* GIVEN EXERCISE
Your task is to extract every line from the material below exactly.

------ RAW DATA ------

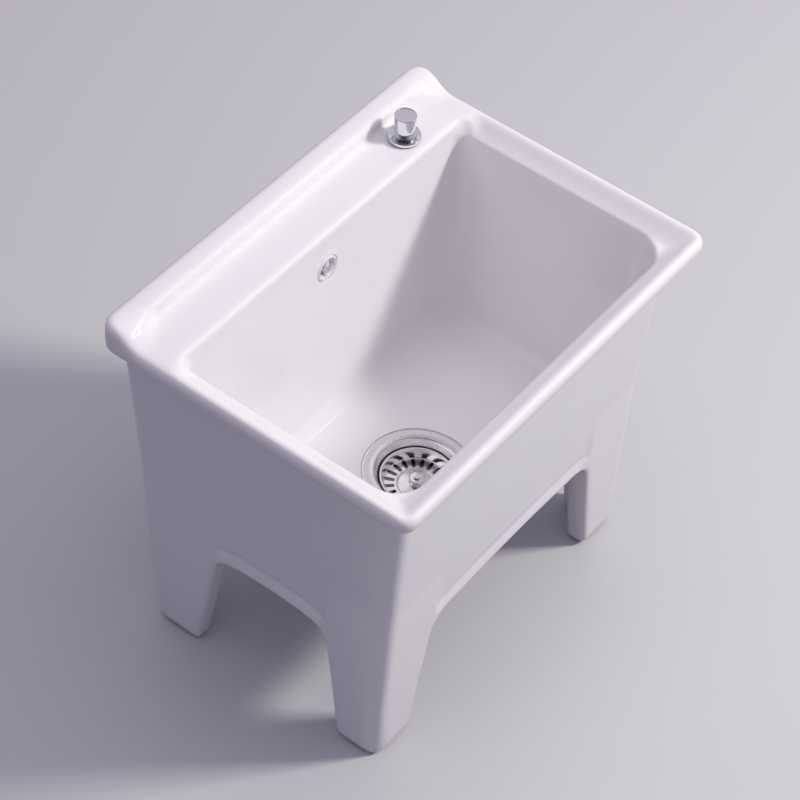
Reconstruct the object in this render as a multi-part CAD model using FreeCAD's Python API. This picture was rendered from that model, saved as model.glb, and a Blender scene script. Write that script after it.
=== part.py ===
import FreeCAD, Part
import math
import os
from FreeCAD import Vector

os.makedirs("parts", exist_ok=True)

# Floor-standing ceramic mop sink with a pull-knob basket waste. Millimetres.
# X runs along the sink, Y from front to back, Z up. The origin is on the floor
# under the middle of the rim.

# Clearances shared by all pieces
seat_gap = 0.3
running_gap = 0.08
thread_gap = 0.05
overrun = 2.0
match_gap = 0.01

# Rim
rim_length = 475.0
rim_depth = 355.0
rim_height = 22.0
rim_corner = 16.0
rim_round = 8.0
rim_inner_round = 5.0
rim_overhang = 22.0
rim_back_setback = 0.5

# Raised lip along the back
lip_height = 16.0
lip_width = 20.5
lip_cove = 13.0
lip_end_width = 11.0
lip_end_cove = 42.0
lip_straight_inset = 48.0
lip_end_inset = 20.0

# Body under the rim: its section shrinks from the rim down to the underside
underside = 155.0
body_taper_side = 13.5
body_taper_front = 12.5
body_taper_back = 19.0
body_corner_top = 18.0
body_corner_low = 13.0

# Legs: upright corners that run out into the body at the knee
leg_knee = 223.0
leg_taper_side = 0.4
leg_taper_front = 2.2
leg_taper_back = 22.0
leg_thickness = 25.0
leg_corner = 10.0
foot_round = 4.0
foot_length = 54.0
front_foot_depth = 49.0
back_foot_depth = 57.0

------

* EXPECTED OUTPUT
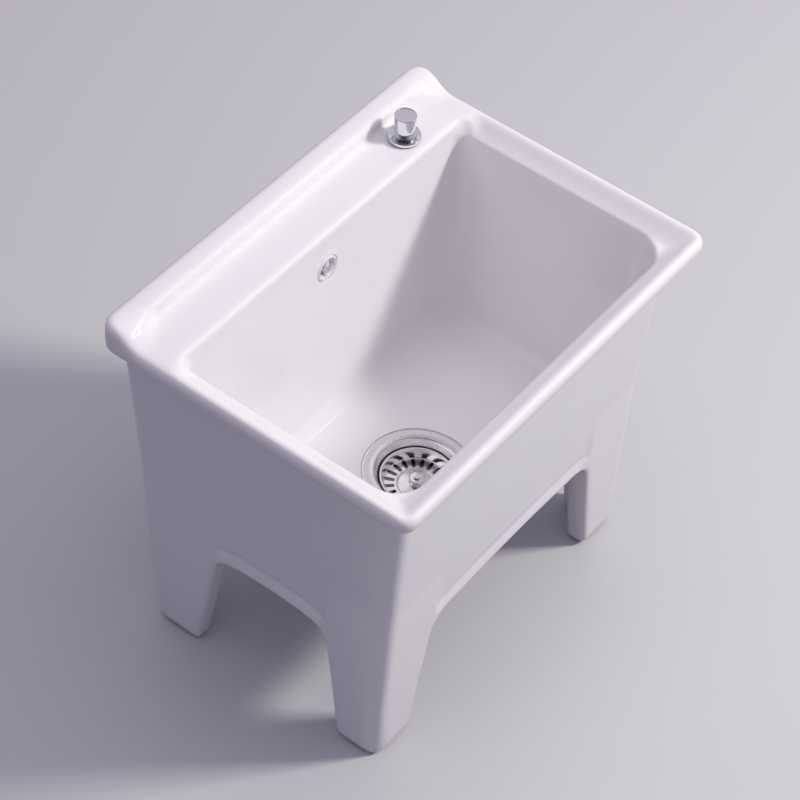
Reconstruct the object in this render as a multi-part CAD model using FreeCAD's Python API. This picture was rendered from that model, saved as model.glb, and a Blender scene script. Write that script after it.
=== part.py ===
import FreeCAD, Part
import math
import os
from FreeCAD import Vector

os.makedirs("parts", exist_ok=True)

# Floor-standing ceramic mop sink with a pull-knob basket waste. Millimetres.
# X runs along the sink, Y from front to back, Z up. The origin is on the floor
# under the middle of the rim.

# Clearances shared by all pieces
seat_gap = 0.3
running_gap = 0.08
thread_gap = 0.05
overrun = 2.0
match_gap = 0.01

# Rim
rim_length = 475.0
rim_depth = 355.0
rim_height = 22.0
rim_corner = 16.0
rim_round = 8.0
rim_inner_round = 5.0
rim_overhang = 22.0
rim_back_setback = 0.5

# Raised lip along the back
lip_height = 16.0
lip_width = 20.5
lip_cove = 13.0
lip_end_width = 11.0
lip_end_cove = 42.0
lip_straight_inset = 48.0
lip_end_inset = 20.0

# Body under the rim: its section shrinks from the rim down to the underside
underside = 155.0
body_taper_side = 13.5
body_taper_front = 12.5
body_taper_back = 19.0
body_corner_top = 18.0
body_corner_low = 13.0

# Legs: upright corners that run out into the body at the knee
leg_knee = 223.0
leg_taper_side = 0.4
leg_taper_front = 2.2
leg_taper_back = 22.0
leg_thickness = 25.0
leg_corner = 10.0
foot_round = 4.0
foot_length = 54.0
front_foot_depth = 49.0
back_foot_depth = 57.0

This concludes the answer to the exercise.